Sometimes I look at a photo of Brian and me and wonder what Bea will think when she’s 20 and she looks at the same photo. Now that I am a parent I look at old photos of my mom and dad differently. I wonder what they were going through way back then when their lives changed so much like mine now has.
Brian and I have always liked to do a lot of talking. We like to read articles to each other and discuss. We like to rant on about commercials we see and talk about companies and businesses. We like to talk about our interests (Brian = opera, Me = design). We like to people-watch and make up stories for people we see. Brian listens to me rant about my frustrations and I try to listen to his frustrations too. I remember in high school we rode a bus up north to see a hockey game and we talked the whole way – about whatever teenagers talk about. It felt like the 3 hour bus ride lasted about 15 minutes. I was so interested in what Brian had to say and he listened so intently to me. I suppose all people falling in love have this deep conversation phase where they figure out what the other one believes in.

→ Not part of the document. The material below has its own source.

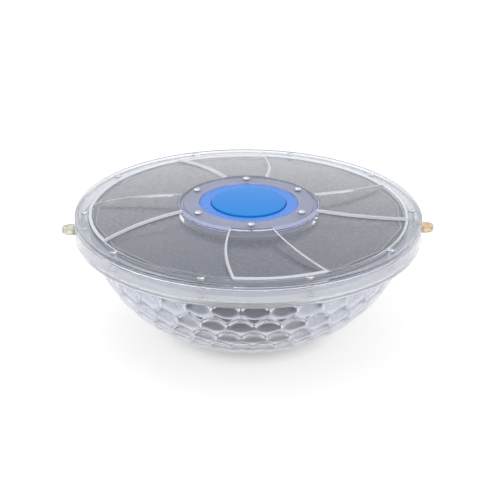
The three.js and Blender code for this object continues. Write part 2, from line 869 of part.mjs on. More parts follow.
const button = subgroup("button");
place(button, "button_boot", buttonBoot(), blueSilicone);
place(button, "button_cap", buttonCap(), blueCap);
place(button, "button_stem", cylinder(STEM_R, ...STEM, SMALL), whitePlastic);
place(button, "return_spring", returnSpring(), steel);
place(button, "button_guide", buttonGuide(), whitePlastic);
HUB_SCREW_PLACES.forEach(([x, y], i) => {
  const head = HUB_TOP + FIT_GAP;
  const length = head - HUB_SCREW_TIP;
  const screw = panScrew(HUB_SCREW_HEAD_R, HUB_SCREW_HEAD, HUB_SCREW_R, length);
  place(button, "hub_screw_" + (i + 1), screw, steel, [x, y, head]);
});

const solar = subgroup("solar");
place(solar, "solar_panel", solarPanel(), solarDark);
const bezelBottom = coneHeight(TRAY_R, TRAY_TOP, BEZEL_R[0]) + FIT_GAP;
place(solar, "panel_bezel", ring(BEZEL_R, [bezelBottom, BEZEL_TOP], MEDIUM), bezelGrey);
place(solar, "panel_tray", panelTray(), trayGrey);

const pod = subgroup("pod");
place(pod, "pod_housing", podHousing(), podGrey);
place(pod, "pod_lens", podLens(), frosted);
const sealR = [LENS_UPSTAND_R[1] + FIT_GAP, POD_R - POD_WALL - FIT_GAP];
place(pod, "lens_seal", ring(sealR, SEAL, MEDIUM), whiteRubber);
place(pod, "led_board", cylinder(LED_BOARD_R, ...LED_BOARD, MEDIUM), boardGreen);
circle(LED_COUNT, LED_CIRCLE_R).forEach(([x, y], i) => {
  const half = LED_SIZE / 2;
  const heights = [LED_BOARD[0] - FIT_GAP - LED_THICK, LED_BOARD[0] - FIT_GAP];
  const led = box([-half, half], [-half, half], heights);
  place(pod, "led_" + (i + 1), led, ledYellow, [x, y, 0], degrees(60 * i));
});

const electronics = subgroup("electronics");
place(electronics, "control_board", controlBoard(), boardGreen);
POST_PLACES.forEach(([x, y], i) => {
  const screw = panScrew(BOARD_SCREW_HEAD_R, BOARD_SCREW_HEAD, BOARD_SCREW_R, BOARD_SCREW_LENGTH);
  place(electronics, "board_screw_" + (i + 1), screw, steel, [x, y, BOARD[1] + FIT_GAP]);
});
const chipZ = BOARD[1] + FIT_GAP + CHIP[2] / 2;
const chip = new THREE.BoxGeometry(...CHIP).translate(...CHIP_PLACE, chipZ);
place(electronics, "control_chip", chip, blackPlastic);
place(electronics, "tact_switch", tactSwitch(), blackPlastic);
const plungerZ = [STEM[0] - FIT_GAP - PLUNGER_LENGTH, STEM[0] - FIT_GAP];
place(electronics, "switch_plunger", cylinder(PLUNGER_R, ...plungerZ, SMALL), whitePlastic);

const battery = subgroup("battery");
place(battery, "battery_holder", batteryHolder(), blackPlastic);
[-1, 0, 1].forEach((column, i) => {
  const turn = i % 2 === 0 ? 0 : Math.PI;
  const at = [column * AA_PITCH, 0, CELL_Z];
  place(battery, "battery_cell_" + (i + 1), aaCell(), cellGreen, at, turn);
});
const contactOutside = HOLDER[1] / 2 - HOLDER_WALL - FIT_GAP;
const contact = box(
  [-CONTACT_HALF_WIDTH, CONTACT_HALF_WIDTH],
  [contactOutside - CONTACT_THICK, contactOutside],
  [HOLDER_BASE[1] + FIT_GAP, CONTACT_TOP],
);
place(battery, "battery_contact_rear", contact, steel);
place(battery, "battery_contact_front", contact.clone(), steel, [0, 0, 0], Math.PI);

const leads = subgroup("leads");
PANEL_LEAD_PLACES.forEach(([x, y], i) => {
  const underPanel = coneHeight(PANEL_R, PANEL_TOP, x + LEAD_R) - PANEL_THICK - FIT_GAP;
  const route = [
    [x, y, underPanel],
    [x, y, PANEL_LEAD_Z + LEAD_BEND],
    [x - LEAD_BEND, y, PANEL_LEAD_Z],
    [TRAY_R[0] - LEAD_BEND, y, PANEL_LEAD_Z],
    [POD_R - 4 * LEAD_BEND, y, PANEL_LEAD_Z],
    [PANEL_LEAD_END_X, 2 * y, BOARD[1] + FIT_GAP + LEAD_R],
  ];
  const name = ["panel_lead_red", "panel_lead_black"][i];
  place(leads, name, rod(route, LEAD_R, 10), LEAD_FINISHES[i]);
});
LED_LEAD_PLACES.forEach(([x, y], i) => {
  const route = [
    [x, y, LED_BOARD[1] + FIT_GAP],
    [x, y, HOLDER_BASE[1]],
    [x - LEAD_R, 1.5 * y, (HOLDER_BASE[1] + BOARD[0]) / 2],
    [x, y, BOARD[0] - FIT_GAP],
  ];
  const name = ["led_lead_red", "led_lead_black"][i];
  place(leads, name, rod(route, LEAD_R, 6), LEAD_FINISHES[i]);
});
[1, -1].forEach((side, i) => {
  const y = side * (contactOutside - CONTACT_THICK / 2);
  const route = [
    [BATTERY_LEAD_X, y, CONTACT_TOP + FIT_GAP],
    [BATTERY_LEAD_X, y + side, (CONTACT_TOP + BOARD[0]) / 2],
    [BATTERY_LEAD_X, y, BOARD[0] - FIT_GAP],
  ];
  const name = ["battery_lead_red", "battery_lead_black"][i];
  place(leads, name, rod(route, LEAD_R, 4), LEAD_FINISHES[i]);
});

export default part;
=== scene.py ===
"""Looks of a floating pool light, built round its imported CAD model.

The fine meshes below are in metres, in the CAD model's frame: +Z up, origin at the centre of the
foot. Sizes are given in millimetres and turned into metres where a mesh is made.
"""

import math

import bmesh
import bpy
import numpy as np
from mathutils import Matrix, Vector


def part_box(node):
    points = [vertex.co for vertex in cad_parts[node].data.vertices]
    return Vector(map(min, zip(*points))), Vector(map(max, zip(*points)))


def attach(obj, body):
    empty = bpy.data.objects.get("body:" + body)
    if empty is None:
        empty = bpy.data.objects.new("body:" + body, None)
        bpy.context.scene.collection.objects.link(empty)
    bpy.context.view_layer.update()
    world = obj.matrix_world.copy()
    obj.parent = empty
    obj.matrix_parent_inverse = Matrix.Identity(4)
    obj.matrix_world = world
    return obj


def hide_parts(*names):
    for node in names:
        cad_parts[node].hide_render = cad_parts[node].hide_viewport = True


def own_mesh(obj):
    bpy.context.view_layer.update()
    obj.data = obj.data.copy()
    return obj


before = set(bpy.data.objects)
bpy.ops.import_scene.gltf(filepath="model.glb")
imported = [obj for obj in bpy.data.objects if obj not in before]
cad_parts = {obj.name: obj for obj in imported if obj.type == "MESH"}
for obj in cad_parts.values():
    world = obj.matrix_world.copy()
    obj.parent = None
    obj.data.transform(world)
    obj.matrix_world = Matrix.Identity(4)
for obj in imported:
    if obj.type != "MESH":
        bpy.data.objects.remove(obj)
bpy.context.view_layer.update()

MM = 0.001
TAU = 2 * math.pi


def low(node):
    """Lowest corner of a CAD node, in millimetres."""
    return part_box(node)[0] / MM


def high(node):
    """Highest corner of a CAD node, in millimetres."""
    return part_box(node)[1] / MM


def heights(node):
    """Lowest and highest level of a CAD node, in millimetres."""
    return low(node).z, high(node).z


# ---------- Sizes, in millimetres ----------

RIM_R = high("bowl").y
COLLAR_TOP = high("bowl").z
SKIRT_BOTTOM = low("top_cover").z
HUB_TOP = high("top_cover").z
RIM_TOP = 101.0

FOOT_R = 40.0
FOOT_INNER_R = FOOT_R - 6
FOOT_HOLLOW = 0.6
BOWL_TOP = 84.0
BOWL_TOP_R = 127.6
BOWL_POWER = 2 / 1.67
BOWL_WALL = 2.8
CELLS_PER_ROW = 36
COLUMNS_PER_CELL = 14
CELL_ROWS = 7
CELL_PITCH = 17.4
FIRST_ROW = 15.5
CELL_RISE = 3.0
CELL_FLATNESS = 2.0
PLAIN_TOP = 4.0
CELL_FADE = 3.0

RIM_WALL = 2.6
COLLAR_BOTTOM = 81.2
COLLAR_ROUND = 3.6
COLLAR_FLOOR = 86.0
TROUGH_HIGHLIGHT_BAND = 1.5
SEAL_WALL_R = (125.0, 128.4)
SEAL_WALL_TOP = low("panel_tray").z - 0.3
PEG_COUNT = 10
PEG_CIRCLE_R = 132.2
PEG_R = 2.3
PEG_HEAD_R = 2.9
PEG_GAP = 0.1
# Share of the head's radius, and height above the rim.
PEG_HEAD = ((0, 0.1), (1, 0.1), (1, 0.5), (0.9, 0.85), (0.6, 1.1), (0, 1.2))
EYE_CENTRE = 143.9
EYE_TIP_R = 6.7
EYE_HOLE_R = 3.3
EYE_FILLET = 0.9
EYE_ROOT_R = RIM_R - 0.4

HUB_R = 54.8
HUB_WALL = 2.4
HUB_PLATE = 2.5
HUB_WALL_BOTTOM = 101.0
PANE_R = 128.0
PETAL_EDGE_TOP = 101.7
PETAL_CROWN = 0.8
PETAL_STEP = 2.0
COVER_WALL = 2.0
LIP_THICK = 2.4
PETALS = 4
PETAL_START = (72.0, 82.8)
PETAL_END = (108.0, 116.4)
PETAL_OUT_R = 130.0
SWIRL_POWER = 1.3
PETAL_COLUMNS = 16
RECESS_COLUMNS = 24
SEAM_HALF = 0.5
SEAM_LIP = 1.1
# A fine line runs along the lip of each petal's edge: its place in the lip, and its share of the step.
LINE_PLACE = 0.65
LINE_SHARE = 0.95
# Soft steps of the cover, as pairs of a place and the share of the rise there. The places are in
# halves of a seam, in millimetres from PANE_R and in millimetres from HUB_R.
SEAM_STEP = ((-1, 0), (-0.82, 0.03), (-0.6, 0.14), (0, 0.5), (0.6, 0.86), (0.82, 0.97), (1, 1))
RIM_STEP = ((0.55, 0.04), (0.4, 0.15), (0.1, 0.5), (-0.2, 0.85), (-0.35, 0.96), (-0.6, 1.0))
HUB_STEP = ((0.75, 1), (0.6, 0.96), (0.45, 0.85), (0.15, 0.5), (-0.15, 0.15), (-0.3, 0.04))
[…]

Well now that our little Bea is here we still try to fit all that conversation into our days, but since we simply don’t have as much time to talk we end up with this intense talk-mode where we both have a lot to say and we sometimes forget to listen or we lose patience with each other. I know I haven’t been a very good listener. It’s hard to pay attention and try to sooth a baby at the same time. It’s hard to stay engaged when there is all this background static running through my head – things that are always on my mind like keeping track of Bea’s eating schedule or wondering if she is OK sleeping in the other room with a blanket in her crib or trying to concentrate on reading her cues so I know if she’s headed for play time or nap time. Yesterday a harmless conversation about Swiffer turned into a heated argument, but I knew it wasn’t really about Swiffer, we just needed to step back and lighten up to get back on track. The good thing is that we recognize that we are going through this big change and it’s only natural that we are adjusting and experiencing some bumps along our ride. And I know we are both trying hard to be good listeners and give each other what we need.
Now I understand why marriages suffer and why two people can grow apart when babies come along. I’m sure this is all very familiar to all the parents I know, but I guess you can’t really understand these things until you experience them. Fortunately I’m also learning that you can’t understand the joy that comes along with this time of life until you go through it. So with the bad comes the good and that’s how we get through it. And by the way, I know that I’m just about the luckiest woman around because I’m confident that all this ch-ch-ch-change will not break us apart.



So now I’ve got to get back to my Pumpkin – she’s laying next to me on the floor trying really hard to put her pacifier back in her mouth. I can tell by the tone of her voice that she is about to get really frustrated at the task. Time to play a new game.